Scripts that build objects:
— BEGIN —

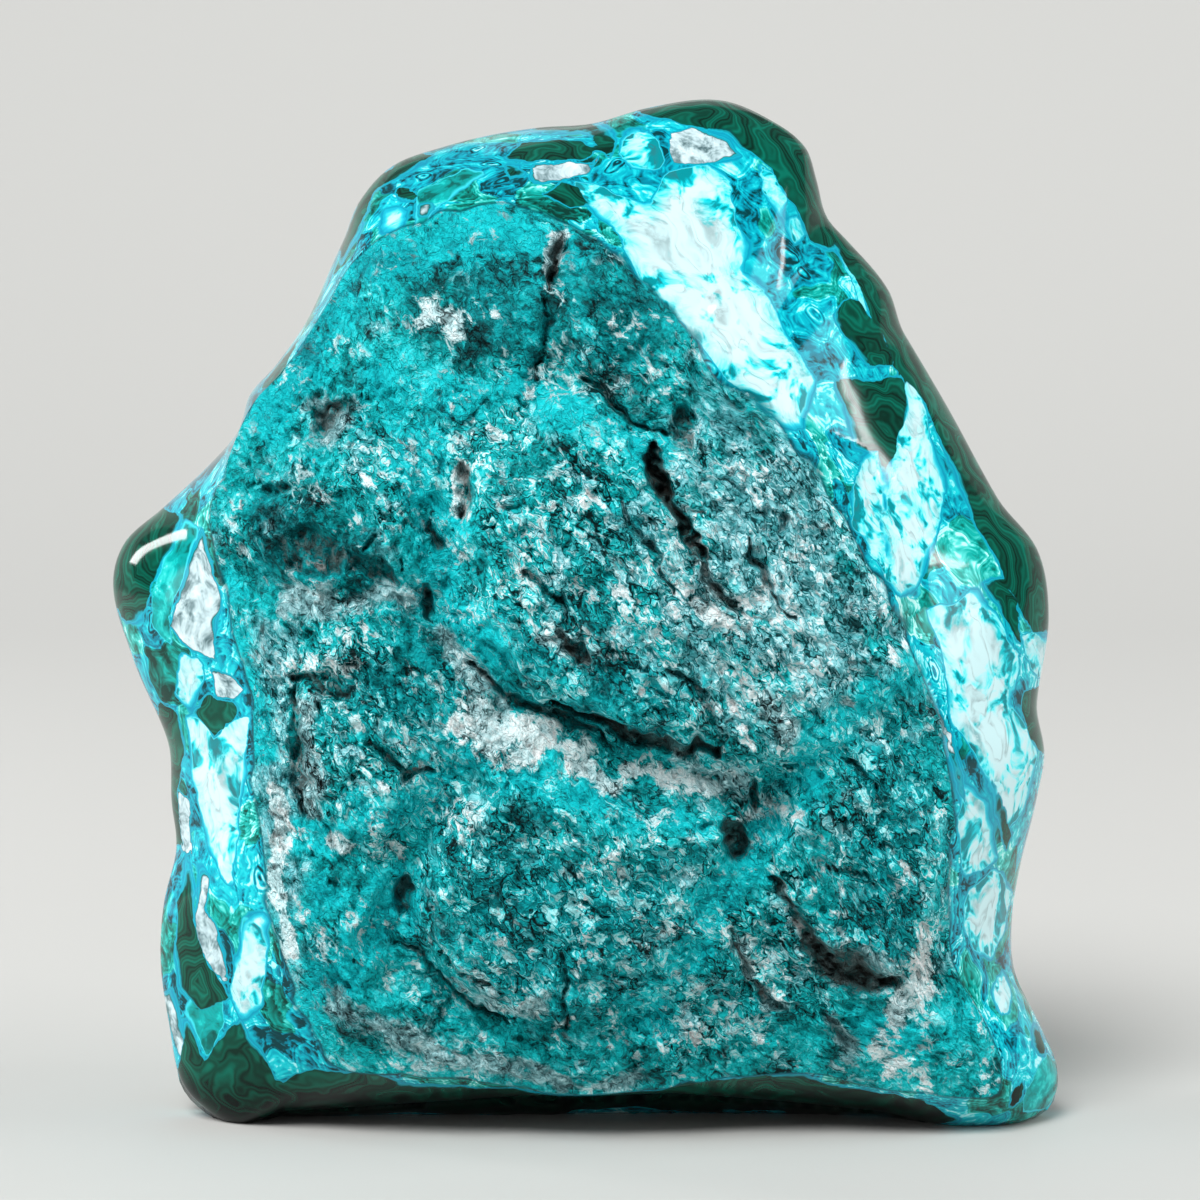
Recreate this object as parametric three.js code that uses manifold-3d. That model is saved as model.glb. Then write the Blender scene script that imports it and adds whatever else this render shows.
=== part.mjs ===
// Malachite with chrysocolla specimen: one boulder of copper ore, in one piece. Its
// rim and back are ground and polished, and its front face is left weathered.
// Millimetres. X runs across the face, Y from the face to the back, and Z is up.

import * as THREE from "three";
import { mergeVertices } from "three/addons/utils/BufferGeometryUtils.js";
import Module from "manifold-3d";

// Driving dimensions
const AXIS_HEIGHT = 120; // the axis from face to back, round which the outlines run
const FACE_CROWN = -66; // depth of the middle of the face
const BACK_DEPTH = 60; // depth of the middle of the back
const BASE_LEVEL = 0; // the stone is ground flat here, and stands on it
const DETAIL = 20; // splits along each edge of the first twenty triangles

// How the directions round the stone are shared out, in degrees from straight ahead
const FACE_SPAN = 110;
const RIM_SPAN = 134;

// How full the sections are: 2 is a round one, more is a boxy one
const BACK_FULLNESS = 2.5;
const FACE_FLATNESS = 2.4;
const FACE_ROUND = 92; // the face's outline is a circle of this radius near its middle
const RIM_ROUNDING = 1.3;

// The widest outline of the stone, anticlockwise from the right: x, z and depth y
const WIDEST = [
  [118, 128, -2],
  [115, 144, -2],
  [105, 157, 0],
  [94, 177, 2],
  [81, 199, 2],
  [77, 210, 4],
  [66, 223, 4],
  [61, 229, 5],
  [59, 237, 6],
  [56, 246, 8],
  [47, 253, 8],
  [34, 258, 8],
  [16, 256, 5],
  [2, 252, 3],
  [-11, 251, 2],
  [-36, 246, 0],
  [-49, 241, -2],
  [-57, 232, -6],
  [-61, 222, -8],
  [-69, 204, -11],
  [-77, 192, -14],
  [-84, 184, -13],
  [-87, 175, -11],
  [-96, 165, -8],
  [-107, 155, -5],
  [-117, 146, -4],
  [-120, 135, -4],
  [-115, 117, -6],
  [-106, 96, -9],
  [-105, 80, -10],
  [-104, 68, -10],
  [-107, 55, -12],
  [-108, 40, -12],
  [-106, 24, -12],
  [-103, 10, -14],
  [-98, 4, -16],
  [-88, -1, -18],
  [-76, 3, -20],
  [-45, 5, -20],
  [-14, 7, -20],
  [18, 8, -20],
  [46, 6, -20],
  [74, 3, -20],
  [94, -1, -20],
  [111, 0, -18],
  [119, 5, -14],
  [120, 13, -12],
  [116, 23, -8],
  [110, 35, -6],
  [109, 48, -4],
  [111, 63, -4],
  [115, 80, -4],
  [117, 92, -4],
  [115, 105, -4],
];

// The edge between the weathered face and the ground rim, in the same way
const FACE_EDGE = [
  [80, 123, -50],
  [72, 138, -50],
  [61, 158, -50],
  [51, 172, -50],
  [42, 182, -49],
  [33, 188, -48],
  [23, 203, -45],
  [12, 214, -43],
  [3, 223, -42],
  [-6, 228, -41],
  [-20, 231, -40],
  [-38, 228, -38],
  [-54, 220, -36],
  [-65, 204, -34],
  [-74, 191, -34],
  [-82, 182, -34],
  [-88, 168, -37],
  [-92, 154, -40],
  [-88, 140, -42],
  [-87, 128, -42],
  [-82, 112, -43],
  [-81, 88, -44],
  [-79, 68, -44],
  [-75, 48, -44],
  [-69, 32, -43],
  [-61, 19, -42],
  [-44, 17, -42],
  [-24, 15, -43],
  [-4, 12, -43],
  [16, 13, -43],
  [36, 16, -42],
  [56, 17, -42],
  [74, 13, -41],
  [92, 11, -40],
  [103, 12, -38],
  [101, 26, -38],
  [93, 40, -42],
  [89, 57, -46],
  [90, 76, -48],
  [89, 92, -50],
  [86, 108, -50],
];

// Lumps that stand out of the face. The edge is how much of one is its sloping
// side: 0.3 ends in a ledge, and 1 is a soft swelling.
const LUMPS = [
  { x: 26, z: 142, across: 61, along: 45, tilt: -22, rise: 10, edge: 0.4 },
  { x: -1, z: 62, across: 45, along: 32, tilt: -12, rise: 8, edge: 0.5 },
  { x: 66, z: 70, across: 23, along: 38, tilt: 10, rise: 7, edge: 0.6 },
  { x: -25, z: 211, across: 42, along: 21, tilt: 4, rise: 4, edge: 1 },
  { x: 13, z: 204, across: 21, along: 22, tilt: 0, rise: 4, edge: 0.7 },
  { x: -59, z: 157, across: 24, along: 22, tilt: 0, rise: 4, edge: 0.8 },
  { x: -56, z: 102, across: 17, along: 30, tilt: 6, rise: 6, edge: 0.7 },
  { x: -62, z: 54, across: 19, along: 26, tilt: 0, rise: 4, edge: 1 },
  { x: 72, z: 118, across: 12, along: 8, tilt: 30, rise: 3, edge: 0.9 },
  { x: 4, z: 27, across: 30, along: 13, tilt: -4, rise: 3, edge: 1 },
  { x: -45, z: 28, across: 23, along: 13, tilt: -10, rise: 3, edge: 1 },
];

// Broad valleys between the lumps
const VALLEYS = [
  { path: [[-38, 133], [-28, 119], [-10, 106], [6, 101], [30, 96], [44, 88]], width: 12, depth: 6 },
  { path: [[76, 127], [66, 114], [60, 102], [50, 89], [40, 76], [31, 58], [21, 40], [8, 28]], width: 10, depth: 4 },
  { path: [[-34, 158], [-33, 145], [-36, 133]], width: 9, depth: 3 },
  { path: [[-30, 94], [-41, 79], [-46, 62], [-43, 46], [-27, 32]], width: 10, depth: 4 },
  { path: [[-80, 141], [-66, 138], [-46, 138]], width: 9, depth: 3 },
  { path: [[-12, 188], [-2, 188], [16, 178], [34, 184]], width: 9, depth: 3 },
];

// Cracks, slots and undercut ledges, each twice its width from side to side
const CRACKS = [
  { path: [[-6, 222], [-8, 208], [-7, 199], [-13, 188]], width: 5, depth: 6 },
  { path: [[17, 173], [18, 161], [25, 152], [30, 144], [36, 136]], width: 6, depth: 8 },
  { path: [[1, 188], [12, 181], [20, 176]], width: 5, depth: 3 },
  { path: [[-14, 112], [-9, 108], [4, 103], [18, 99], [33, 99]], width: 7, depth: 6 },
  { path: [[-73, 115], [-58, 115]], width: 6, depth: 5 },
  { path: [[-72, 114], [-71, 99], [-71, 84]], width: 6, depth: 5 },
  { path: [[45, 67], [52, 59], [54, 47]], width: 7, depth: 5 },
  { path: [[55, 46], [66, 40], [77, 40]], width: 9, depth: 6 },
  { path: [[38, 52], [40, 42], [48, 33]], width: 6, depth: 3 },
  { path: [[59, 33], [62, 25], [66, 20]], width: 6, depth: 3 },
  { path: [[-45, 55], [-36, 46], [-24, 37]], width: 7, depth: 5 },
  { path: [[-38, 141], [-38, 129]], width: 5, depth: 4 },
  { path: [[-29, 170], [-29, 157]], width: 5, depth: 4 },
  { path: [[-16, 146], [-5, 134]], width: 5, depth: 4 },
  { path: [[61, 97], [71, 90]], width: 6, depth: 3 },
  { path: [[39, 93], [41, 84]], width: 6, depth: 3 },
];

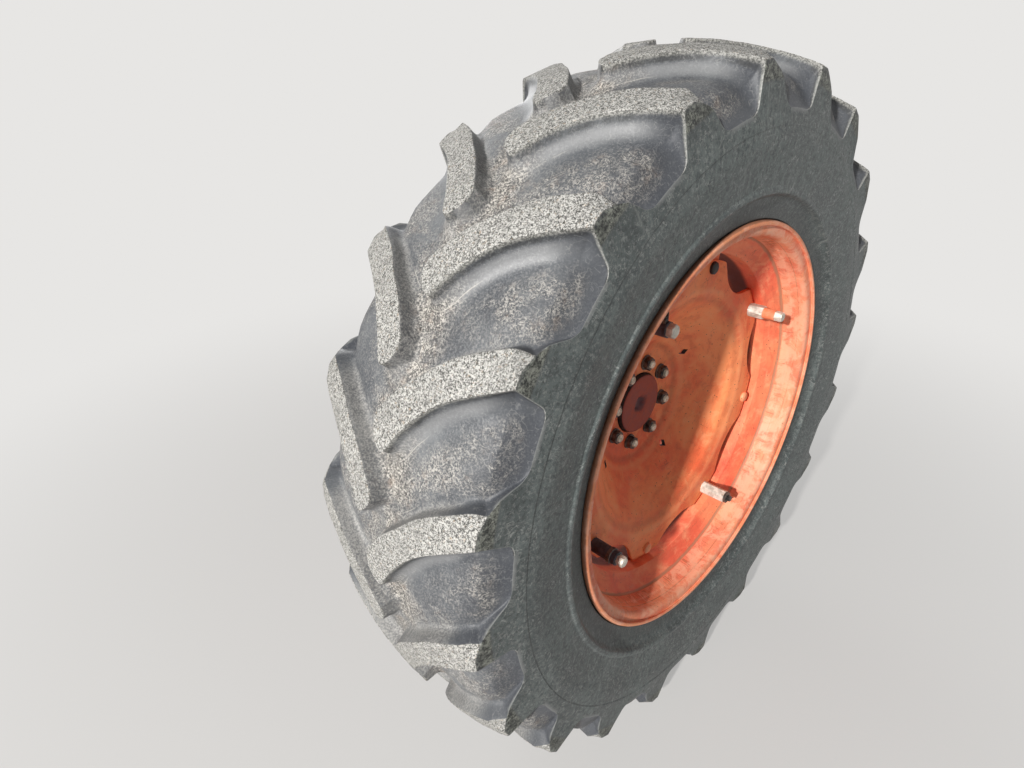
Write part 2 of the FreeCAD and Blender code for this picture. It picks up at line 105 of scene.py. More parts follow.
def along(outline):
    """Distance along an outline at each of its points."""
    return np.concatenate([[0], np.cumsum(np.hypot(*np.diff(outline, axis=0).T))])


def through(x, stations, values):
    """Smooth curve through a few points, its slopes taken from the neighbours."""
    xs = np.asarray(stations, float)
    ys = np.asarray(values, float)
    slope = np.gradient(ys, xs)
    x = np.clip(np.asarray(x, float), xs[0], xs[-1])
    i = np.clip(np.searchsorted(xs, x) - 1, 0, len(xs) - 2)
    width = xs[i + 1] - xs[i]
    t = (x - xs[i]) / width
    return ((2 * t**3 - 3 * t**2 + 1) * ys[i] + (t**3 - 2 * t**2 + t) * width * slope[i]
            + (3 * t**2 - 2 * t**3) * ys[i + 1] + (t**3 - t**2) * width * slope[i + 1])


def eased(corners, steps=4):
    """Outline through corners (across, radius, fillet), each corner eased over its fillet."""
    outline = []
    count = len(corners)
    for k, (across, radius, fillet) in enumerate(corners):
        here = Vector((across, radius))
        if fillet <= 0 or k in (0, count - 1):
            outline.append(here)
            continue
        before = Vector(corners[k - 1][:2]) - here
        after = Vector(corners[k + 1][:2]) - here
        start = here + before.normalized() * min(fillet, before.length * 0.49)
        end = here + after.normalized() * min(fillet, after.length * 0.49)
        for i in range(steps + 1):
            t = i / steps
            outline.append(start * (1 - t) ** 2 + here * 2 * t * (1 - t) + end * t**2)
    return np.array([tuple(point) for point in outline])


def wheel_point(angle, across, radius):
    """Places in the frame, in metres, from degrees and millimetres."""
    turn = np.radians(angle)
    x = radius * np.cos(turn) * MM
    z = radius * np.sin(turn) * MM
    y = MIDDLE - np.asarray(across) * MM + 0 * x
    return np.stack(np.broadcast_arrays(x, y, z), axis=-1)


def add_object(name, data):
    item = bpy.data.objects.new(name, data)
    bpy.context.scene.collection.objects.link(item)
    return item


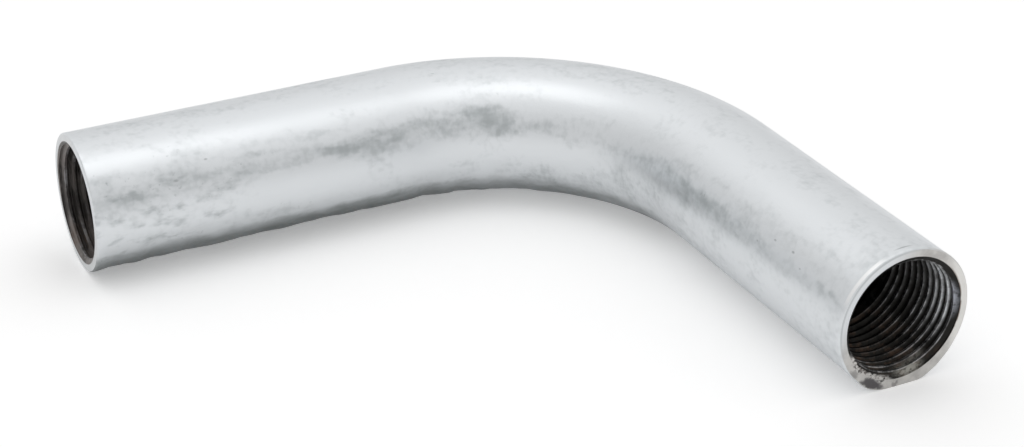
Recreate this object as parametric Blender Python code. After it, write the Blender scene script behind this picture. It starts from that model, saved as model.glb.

— END —

- PROBLEM REQUIREMENTS
Only the lines from the first line of the material above through the line that contains "and Z is up." should be quoted, each one exactly.

- RESPONSE TO THIS TASK
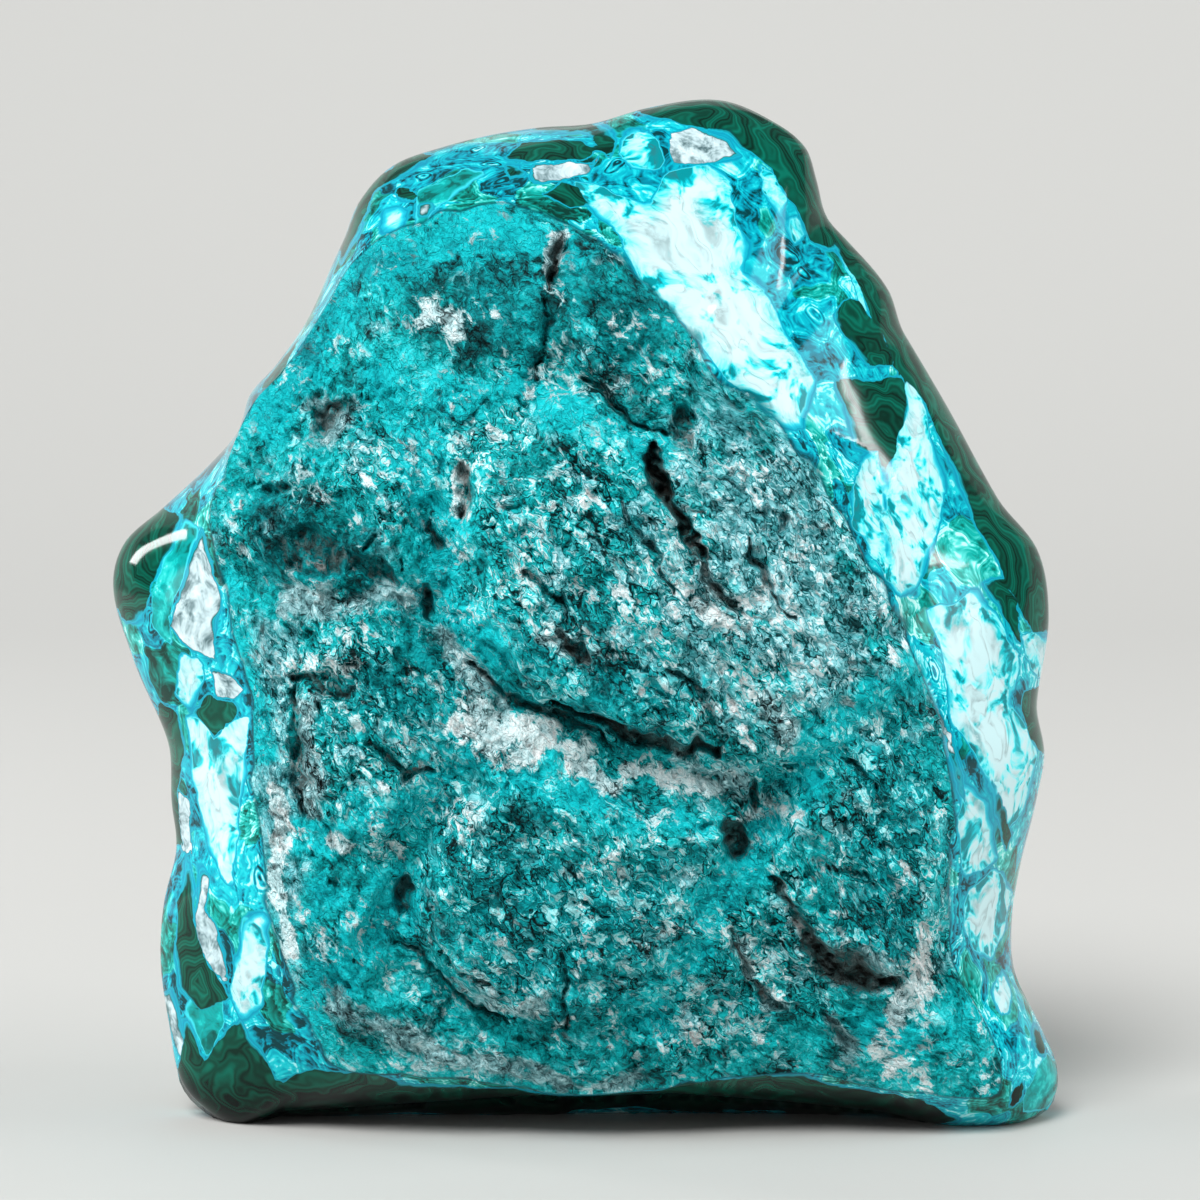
Recreate this object as parametric three.js code that uses manifold-3d. That model is saved as model.glb. Then write the Blender scene script that imports it and adds whatever else this render shows.
=== part.mjs ===
// Malachite with chrysocolla specimen: one boulder of copper ore, in one piece. Its
// rim and back are ground and polished, and its front face is left weathered.
// Millimetres. X runs across the face, Y from the face to the back, and Z is up.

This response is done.